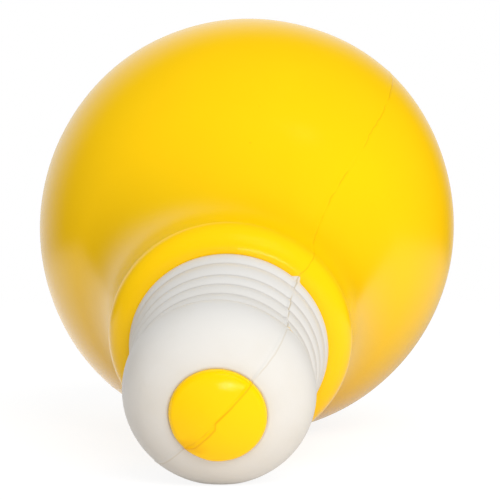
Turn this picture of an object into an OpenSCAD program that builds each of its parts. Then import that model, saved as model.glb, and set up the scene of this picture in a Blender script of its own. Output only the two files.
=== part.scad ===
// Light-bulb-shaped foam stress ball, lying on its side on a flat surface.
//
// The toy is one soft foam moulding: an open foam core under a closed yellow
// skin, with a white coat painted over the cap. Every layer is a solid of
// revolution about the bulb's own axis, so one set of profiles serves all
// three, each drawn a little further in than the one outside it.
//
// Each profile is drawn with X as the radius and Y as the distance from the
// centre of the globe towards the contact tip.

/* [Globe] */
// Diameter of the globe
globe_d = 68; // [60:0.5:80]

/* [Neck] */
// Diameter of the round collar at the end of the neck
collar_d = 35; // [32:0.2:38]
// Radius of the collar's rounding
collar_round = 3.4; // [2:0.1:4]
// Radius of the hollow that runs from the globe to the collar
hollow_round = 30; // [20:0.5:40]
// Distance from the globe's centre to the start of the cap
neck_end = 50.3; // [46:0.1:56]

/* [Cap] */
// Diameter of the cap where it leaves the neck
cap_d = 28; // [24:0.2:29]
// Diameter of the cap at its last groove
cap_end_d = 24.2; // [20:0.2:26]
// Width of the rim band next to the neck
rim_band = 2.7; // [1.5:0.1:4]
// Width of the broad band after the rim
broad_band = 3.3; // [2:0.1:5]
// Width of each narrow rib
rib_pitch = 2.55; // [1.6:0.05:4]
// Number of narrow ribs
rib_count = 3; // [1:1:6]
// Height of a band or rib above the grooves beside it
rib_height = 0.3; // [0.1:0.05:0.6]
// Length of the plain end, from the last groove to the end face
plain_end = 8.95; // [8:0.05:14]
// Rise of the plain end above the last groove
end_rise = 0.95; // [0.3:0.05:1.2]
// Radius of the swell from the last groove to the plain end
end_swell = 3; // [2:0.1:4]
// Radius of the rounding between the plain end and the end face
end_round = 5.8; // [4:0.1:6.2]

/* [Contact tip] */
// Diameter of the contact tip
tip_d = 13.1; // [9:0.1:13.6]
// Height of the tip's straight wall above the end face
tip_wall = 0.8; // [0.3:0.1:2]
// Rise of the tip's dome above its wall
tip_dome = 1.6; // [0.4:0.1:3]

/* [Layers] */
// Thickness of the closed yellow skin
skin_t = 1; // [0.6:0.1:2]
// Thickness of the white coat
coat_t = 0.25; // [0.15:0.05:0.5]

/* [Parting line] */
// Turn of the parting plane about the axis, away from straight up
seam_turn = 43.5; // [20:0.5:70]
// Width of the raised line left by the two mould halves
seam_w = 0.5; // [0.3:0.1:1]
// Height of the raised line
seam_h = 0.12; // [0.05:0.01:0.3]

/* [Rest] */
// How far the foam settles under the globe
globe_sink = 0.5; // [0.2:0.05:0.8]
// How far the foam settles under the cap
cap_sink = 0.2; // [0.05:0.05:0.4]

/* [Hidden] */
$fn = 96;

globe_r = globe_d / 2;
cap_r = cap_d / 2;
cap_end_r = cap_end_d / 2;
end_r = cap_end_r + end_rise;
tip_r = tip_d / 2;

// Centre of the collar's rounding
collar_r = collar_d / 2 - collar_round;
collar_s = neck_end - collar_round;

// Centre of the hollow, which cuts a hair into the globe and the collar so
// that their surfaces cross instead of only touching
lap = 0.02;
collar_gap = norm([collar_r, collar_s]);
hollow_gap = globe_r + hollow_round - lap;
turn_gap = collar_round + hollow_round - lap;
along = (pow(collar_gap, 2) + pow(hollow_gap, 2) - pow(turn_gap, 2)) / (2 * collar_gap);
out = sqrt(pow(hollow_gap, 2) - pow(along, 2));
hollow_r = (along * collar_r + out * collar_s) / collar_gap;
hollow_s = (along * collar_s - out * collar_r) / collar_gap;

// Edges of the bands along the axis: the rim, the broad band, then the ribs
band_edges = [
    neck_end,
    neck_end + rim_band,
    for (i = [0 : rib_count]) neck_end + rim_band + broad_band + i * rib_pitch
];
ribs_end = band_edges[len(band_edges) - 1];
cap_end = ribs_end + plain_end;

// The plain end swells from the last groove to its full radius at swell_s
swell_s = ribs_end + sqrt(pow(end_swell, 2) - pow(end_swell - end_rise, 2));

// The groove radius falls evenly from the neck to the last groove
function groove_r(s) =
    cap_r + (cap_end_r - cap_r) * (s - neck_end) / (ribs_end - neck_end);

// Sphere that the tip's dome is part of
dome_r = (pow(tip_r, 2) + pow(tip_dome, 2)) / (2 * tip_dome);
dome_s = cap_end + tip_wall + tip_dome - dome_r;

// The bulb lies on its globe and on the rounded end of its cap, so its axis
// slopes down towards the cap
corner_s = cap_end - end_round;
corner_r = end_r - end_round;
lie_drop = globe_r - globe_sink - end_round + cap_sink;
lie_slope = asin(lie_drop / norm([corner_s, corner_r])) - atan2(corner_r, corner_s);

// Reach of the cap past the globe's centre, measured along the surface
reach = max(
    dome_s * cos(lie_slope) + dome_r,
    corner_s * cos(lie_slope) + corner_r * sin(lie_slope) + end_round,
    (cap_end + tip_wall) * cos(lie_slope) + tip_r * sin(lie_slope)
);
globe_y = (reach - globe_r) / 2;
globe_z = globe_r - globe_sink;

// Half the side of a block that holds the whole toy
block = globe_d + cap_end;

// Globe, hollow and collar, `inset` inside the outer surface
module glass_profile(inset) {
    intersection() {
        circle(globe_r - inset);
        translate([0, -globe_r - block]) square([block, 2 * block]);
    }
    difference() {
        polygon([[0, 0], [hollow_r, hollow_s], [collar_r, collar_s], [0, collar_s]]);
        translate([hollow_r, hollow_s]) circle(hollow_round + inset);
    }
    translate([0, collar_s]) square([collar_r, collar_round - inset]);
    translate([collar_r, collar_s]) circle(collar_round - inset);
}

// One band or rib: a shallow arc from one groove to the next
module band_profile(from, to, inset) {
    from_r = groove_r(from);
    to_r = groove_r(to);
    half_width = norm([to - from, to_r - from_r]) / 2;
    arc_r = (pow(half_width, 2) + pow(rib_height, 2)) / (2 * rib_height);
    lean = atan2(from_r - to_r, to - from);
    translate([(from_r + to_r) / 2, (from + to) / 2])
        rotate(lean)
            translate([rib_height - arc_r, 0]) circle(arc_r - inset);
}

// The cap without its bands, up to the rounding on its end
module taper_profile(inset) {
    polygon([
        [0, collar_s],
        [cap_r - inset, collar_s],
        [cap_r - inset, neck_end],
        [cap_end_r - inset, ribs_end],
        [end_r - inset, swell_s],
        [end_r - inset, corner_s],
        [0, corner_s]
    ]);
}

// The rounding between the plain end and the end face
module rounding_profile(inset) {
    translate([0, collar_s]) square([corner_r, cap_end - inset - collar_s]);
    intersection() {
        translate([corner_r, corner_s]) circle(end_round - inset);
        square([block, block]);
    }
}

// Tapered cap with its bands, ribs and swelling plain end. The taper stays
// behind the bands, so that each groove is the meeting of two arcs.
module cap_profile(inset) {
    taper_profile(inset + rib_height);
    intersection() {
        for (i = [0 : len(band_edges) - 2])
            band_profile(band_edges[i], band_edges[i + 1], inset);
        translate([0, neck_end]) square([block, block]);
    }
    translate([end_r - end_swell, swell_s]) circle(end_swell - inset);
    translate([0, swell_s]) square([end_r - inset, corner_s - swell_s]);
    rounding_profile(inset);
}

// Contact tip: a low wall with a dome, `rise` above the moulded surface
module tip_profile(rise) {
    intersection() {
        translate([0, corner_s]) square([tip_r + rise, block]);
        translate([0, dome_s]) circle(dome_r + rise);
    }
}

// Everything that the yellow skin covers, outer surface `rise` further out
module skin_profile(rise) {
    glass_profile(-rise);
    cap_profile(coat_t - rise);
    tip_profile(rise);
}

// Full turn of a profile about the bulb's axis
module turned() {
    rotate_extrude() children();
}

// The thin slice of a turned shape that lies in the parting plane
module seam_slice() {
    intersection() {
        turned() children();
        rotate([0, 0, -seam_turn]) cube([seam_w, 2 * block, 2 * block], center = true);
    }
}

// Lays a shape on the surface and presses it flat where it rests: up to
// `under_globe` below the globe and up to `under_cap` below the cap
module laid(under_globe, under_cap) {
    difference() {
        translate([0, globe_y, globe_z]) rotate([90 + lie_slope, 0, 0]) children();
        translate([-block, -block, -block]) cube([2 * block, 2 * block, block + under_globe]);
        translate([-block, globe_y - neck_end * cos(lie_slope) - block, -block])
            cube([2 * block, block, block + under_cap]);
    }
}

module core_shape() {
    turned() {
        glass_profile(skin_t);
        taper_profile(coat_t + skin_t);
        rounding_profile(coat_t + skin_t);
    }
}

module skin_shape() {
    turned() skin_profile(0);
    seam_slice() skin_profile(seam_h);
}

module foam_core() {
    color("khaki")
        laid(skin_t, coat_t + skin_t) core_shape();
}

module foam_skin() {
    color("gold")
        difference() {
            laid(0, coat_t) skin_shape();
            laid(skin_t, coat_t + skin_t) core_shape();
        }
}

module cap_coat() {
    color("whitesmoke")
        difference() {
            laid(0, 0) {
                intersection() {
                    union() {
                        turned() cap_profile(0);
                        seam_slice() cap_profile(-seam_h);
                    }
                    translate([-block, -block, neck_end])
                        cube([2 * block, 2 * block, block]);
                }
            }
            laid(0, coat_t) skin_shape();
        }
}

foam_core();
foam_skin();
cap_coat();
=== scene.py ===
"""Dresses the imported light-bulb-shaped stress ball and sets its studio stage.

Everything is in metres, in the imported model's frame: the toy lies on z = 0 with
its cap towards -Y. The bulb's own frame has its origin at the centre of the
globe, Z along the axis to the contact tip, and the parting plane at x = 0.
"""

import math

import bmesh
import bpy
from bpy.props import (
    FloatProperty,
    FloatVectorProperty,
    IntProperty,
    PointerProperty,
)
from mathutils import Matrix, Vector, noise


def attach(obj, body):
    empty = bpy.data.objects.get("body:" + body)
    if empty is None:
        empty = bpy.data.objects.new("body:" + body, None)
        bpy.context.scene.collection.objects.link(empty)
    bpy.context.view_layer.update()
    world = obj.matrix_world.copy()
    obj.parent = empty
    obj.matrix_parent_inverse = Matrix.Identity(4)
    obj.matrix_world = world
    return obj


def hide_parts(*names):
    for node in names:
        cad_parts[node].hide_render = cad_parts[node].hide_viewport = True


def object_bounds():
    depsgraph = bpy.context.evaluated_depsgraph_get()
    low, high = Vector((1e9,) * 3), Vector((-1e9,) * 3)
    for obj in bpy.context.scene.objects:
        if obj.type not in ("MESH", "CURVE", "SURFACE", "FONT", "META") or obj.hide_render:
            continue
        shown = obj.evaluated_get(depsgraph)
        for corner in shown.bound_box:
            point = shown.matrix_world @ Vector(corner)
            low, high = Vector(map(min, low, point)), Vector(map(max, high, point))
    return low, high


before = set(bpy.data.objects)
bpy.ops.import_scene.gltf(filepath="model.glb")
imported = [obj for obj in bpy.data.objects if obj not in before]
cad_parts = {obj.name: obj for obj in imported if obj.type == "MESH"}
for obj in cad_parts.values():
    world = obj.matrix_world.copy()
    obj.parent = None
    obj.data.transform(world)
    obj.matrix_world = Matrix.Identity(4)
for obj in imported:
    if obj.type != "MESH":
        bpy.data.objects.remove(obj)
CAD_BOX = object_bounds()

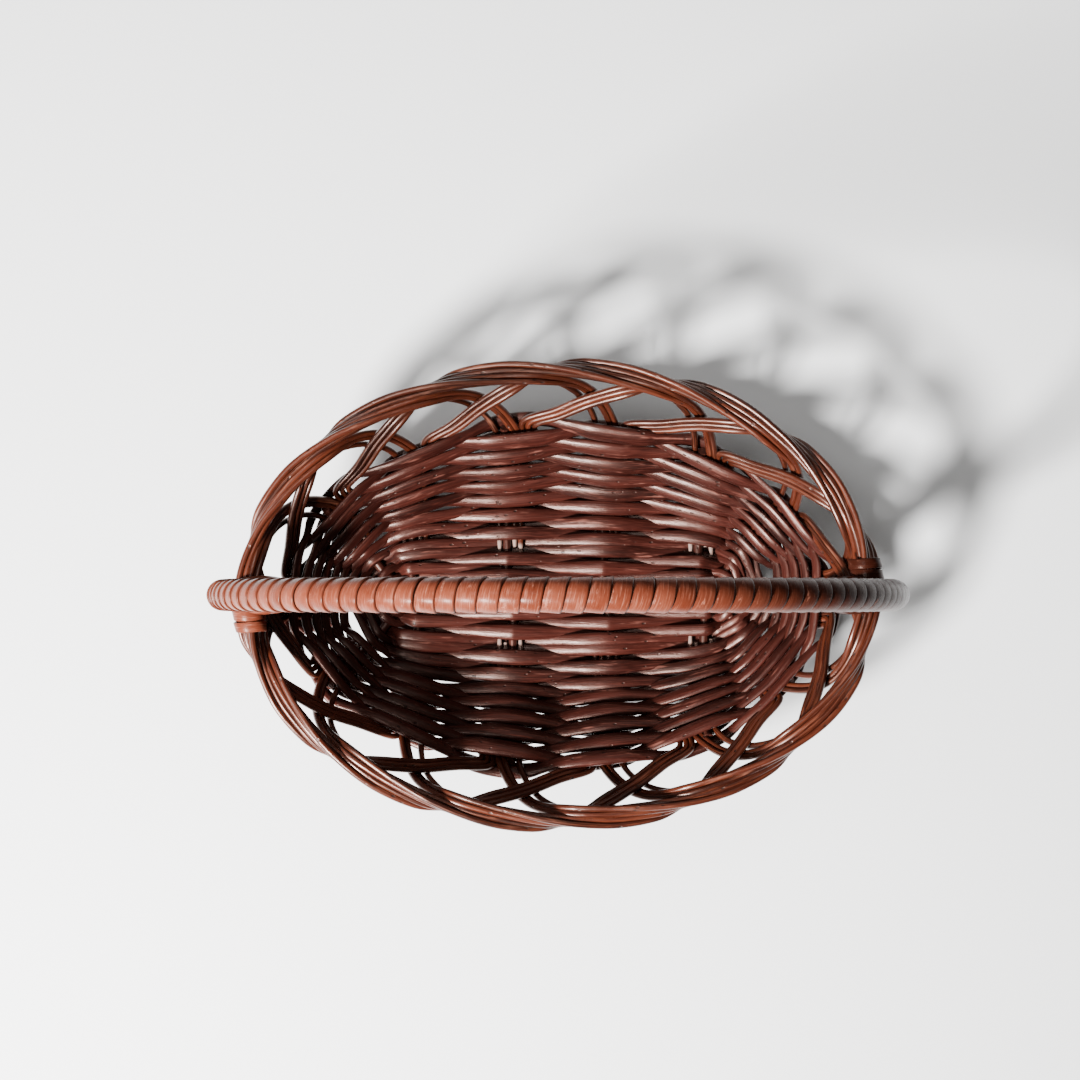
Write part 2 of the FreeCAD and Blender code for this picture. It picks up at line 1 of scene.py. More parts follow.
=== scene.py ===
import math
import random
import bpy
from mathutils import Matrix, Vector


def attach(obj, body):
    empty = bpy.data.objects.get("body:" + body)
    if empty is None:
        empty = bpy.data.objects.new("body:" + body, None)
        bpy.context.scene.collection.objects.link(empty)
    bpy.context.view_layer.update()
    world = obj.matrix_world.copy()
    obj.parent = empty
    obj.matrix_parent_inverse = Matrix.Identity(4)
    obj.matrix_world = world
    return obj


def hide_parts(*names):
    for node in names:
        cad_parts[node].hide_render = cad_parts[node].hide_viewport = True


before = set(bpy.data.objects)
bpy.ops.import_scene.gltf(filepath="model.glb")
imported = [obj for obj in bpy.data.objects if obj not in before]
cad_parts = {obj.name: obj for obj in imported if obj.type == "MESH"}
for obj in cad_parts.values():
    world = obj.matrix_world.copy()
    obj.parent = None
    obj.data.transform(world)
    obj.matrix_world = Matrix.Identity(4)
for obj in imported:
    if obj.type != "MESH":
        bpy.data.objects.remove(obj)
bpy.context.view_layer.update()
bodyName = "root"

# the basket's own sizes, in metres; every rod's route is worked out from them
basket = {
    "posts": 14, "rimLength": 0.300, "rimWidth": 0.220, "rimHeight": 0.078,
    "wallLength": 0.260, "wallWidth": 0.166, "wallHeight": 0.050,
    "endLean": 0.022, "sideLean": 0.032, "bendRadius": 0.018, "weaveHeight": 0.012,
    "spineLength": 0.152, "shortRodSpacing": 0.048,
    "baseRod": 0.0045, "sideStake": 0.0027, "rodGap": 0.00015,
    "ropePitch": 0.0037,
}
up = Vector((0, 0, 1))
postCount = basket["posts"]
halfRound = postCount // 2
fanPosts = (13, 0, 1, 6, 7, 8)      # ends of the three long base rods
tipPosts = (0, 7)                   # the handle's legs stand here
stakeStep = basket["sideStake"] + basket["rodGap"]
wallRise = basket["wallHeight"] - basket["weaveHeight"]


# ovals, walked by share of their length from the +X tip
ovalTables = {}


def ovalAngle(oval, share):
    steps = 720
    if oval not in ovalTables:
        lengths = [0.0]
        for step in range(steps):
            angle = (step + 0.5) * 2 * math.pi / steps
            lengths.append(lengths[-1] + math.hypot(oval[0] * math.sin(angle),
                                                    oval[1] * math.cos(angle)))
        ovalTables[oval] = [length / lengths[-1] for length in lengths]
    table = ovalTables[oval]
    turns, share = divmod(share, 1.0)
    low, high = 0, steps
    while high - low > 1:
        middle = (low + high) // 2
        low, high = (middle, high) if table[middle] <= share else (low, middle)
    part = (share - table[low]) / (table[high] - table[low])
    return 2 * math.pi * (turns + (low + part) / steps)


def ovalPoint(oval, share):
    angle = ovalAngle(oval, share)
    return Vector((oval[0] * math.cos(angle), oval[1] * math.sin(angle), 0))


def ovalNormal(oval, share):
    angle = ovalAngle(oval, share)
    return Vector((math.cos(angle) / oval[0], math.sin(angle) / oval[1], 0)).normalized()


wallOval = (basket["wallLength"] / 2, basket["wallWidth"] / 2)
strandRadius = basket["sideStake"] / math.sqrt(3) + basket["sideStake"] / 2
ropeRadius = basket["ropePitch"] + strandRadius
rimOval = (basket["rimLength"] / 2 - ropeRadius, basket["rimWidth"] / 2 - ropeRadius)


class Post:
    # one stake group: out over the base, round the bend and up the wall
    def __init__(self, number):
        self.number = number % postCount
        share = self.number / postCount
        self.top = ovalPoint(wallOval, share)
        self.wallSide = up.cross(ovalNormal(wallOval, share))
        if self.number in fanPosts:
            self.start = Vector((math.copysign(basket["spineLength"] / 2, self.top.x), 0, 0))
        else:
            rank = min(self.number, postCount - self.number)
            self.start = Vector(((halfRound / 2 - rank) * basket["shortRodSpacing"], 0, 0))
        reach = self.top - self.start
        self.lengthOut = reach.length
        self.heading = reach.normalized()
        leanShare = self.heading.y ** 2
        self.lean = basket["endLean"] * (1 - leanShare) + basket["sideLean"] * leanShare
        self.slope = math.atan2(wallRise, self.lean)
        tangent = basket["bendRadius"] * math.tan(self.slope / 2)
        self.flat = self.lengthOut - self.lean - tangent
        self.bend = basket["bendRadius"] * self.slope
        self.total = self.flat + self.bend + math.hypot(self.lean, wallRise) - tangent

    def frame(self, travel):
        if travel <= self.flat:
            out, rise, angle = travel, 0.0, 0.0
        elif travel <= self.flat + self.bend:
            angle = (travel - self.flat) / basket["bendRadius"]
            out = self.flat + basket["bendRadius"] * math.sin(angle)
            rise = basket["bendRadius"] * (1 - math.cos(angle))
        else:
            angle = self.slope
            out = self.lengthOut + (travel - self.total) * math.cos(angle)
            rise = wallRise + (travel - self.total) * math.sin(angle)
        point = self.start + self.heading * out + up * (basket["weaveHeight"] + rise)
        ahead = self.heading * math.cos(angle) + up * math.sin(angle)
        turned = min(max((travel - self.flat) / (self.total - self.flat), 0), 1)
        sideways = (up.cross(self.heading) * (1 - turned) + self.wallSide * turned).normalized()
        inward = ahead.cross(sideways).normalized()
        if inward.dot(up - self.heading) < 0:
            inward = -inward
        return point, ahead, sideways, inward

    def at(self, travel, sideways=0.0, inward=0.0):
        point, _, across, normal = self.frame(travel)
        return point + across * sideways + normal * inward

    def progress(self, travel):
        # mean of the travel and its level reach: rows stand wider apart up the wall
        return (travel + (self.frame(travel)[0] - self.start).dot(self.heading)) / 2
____
Transcribe, exactly and without additions, the lines of the records above, beginning with the line that contains "turned() skin_profile(0);" and ending with the line that contains "shown = obj.evaluated_get(depsgraph)", both included.

**ANSWER TO THE PROBLEM:**
    turned() skin_profile(0);
    seam_slice() skin_profile(seam_h);
}

module foam_core() {
    color("khaki")
        laid(skin_t, coat_t + skin_t) core_shape();
}

module foam_skin() {
    color("gold")
        difference() {
            laid(0, coat_t) skin_shape();
            laid(skin_t, coat_t + skin_t) core_shape();
        }
}

module cap_coat() {
    color("whitesmoke")
        difference() {
            laid(0, 0) {
                intersection() {
                    union() {
                        turned() cap_profile(0);
                        seam_slice() cap_profile(-seam_h);
                    }
                    translate([-block, -block, neck_end])
                        cube([2 * block, 2 * block, block]);
                }
            }
            laid(0, coat_t) skin_shape();
        }
}

foam_core();
foam_skin();
cap_coat();
=== scene.py ===
"""Dresses the imported light-bulb-shaped stress ball and sets its studio stage.

Everything is in metres, in the imported model's frame: the toy lies on z = 0 with
its cap towards -Y. The bulb's own frame has its origin at the centre of the
globe, Z along the axis to the contact tip, and the parting plane at x = 0.
"""

import math

import bmesh
import bpy
from bpy.props import (
    FloatProperty,
    FloatVectorProperty,
    IntProperty,
    PointerProperty,
)
from mathutils import Matrix, Vector, noise


def attach(obj, body):
    empty = bpy.data.objects.get("body:" + body)
    if empty is None:
        empty = bpy.data.objects.new("body:" + body, None)
        bpy.context.scene.collection.objects.link(empty)
    bpy.context.view_layer.update()
    world = obj.matrix_world.copy()
    obj.parent = empty
    obj.matrix_parent_inverse = Matrix.Identity(4)
    obj.matrix_world = world
    return obj


def hide_parts(*names):
    for node in names:
        cad_parts[node].hide_render = cad_parts[node].hide_viewport = True


def object_bounds():
    depsgraph = bpy.context.evaluated_depsgraph_get()
    low, high = Vector((1e9,) * 3), Vector((-1e9,) * 3)
    for obj in bpy.context.scene.objects:
        if obj.type not in ("MESH", "CURVE", "SURFACE", "FONT", "META") or obj.hide_render:
            continue
        shown = obj.evaluated_get(depsgraph)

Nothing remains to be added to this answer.